Kamal Redouani. Journaliste, documentariste, réalisateur et auteur
Publié dans El Watan le 14 - 05 - 2019

Spécialiste du monde arabe et du Moyen-Orient et des mouvements djihadistes, le reporter de guerre français, Kamal Redouani, a réalisé, en septembre 208, un film documentaire intitulé Dans le cerveau du monstre. Dans cet entretien, il revient sur les grands axes de cette production de 71 minutes, en n'omettant pas de souligner qu'il a édité un livre plus complet portant le même titre que son documentaire.
– Vous êtes spécialiste du monde arabe et du Moyen-Orient, pourquoi avez-vous choisi de vous tourner vers l'image pour revenir sur les mouvements djihadistes ?
Ce choix s'est imposé à moi. J'ai travaillé sur le Moyen-Orient et sur le monde arabe depuis quelques années déjà. Ce sont les djihadistes qui se sont installés au Moyen-Orient et qui ont fait que petit à petit, j'ai commencé à travailler sur ces mouvements. Ces derniers ont fait partie du paysage du Moyen-Orient et du monde arabe.
– Vous avez réalisé en septembre Dans le cerveau du monstre, un film documentaire qui donne un aperçu sur le fonctionnement de Daech…
Je considère que mon dernier documentaire Dans le cerveau du monstre n'est autre que la continuité de mes précédentes réalisations, telles que L'origine de la terreur, Daech aux portes de l'Europe ou encore Islam contre islam. Finalement, à la fin d'un documentaire, j'en démarre un autre. J'ai l'impression de faire une suite. C'est une chaîne. Ce sont toujours les mêmes territoires que j'explore.
C'est toujours la même histoire qui continue, et moi je continue de filmer cette histoire-là. C'est vraiment une continuité du travail. J'ai commencé après la chute de l'ancien président irakien, Saddam Hussein. A ce moment-là, il y a eu l'apparition d'Al Qaîda à Abou Ghraïb, en Irak, où j'ai tourné avec eux.

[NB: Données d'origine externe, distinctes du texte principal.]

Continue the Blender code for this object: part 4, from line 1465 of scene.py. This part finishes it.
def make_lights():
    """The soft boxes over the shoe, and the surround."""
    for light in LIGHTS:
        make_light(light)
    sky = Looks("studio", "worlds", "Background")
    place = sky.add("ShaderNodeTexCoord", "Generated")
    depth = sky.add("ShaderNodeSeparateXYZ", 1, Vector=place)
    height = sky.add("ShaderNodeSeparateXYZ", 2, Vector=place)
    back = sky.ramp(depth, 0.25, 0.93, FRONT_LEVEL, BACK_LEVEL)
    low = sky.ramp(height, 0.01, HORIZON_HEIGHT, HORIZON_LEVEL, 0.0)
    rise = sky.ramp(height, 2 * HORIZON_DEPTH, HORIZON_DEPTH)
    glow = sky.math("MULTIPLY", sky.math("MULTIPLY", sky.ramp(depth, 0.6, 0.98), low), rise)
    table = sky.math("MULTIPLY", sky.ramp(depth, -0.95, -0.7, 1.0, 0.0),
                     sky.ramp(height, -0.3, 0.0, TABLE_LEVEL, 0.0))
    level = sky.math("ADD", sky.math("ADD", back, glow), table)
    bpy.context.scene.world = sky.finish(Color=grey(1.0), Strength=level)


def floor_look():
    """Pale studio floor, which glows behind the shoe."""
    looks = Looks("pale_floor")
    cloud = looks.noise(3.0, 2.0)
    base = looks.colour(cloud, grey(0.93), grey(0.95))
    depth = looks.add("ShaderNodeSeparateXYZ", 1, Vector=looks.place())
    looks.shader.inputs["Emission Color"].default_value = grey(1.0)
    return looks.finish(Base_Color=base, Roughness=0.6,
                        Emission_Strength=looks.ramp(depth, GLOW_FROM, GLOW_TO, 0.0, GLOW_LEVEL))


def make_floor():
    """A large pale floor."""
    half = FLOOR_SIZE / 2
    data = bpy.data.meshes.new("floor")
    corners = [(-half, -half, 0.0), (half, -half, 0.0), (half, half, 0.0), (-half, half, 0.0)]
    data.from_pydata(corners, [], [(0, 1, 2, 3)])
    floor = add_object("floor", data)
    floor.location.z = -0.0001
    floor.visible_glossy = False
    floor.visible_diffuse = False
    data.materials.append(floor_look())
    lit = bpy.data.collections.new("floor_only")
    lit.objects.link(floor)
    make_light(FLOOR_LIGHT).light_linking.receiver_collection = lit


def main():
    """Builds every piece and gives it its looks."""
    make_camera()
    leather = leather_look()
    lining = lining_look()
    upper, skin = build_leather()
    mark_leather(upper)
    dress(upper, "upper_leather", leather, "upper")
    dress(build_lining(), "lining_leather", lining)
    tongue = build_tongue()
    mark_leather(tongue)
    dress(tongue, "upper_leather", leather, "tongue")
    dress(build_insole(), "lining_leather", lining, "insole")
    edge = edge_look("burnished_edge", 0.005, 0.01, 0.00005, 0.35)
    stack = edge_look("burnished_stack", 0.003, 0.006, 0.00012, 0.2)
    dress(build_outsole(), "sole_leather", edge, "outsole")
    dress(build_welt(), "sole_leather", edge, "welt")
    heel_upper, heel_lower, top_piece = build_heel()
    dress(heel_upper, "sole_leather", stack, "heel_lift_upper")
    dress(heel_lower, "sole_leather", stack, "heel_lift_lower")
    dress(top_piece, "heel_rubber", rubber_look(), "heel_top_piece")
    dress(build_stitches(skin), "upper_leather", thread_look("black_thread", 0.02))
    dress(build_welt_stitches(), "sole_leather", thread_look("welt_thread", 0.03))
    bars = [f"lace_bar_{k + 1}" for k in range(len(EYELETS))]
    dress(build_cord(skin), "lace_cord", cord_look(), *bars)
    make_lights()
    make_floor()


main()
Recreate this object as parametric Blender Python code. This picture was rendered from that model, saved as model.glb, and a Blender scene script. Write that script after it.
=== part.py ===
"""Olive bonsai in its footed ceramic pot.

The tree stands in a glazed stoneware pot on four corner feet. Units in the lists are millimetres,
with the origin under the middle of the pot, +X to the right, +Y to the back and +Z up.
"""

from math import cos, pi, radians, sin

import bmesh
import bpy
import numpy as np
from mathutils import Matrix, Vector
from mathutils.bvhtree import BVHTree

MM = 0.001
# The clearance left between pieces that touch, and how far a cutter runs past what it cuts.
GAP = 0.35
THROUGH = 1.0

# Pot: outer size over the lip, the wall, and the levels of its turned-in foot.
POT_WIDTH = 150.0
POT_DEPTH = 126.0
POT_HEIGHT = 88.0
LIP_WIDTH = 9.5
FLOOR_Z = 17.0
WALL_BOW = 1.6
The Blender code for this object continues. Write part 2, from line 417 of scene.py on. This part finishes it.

A l'époque, c'était un peu plus simple qu'aujourd'hui. Et puis avec le temps, ces gens-là se sont installés en Syrie. Ils ont voyagé un peu partout. Ils ont attiré aussi du monde du Maroc, d'Algérie, de Tunisie vers la Syrie et l'Irak. Donc, c'est vraiment une continuité de mon travail et les histoires continuent.
Comme tout grand reporter, je travaille dans des zones à risque. Je ne suis pas tenté par le risque, mais je suis obligé de faire avec le risque, de faire face au risque et de faire avec et d'utiliser mes contacts et mon expérience pour éviter de prendre des risques.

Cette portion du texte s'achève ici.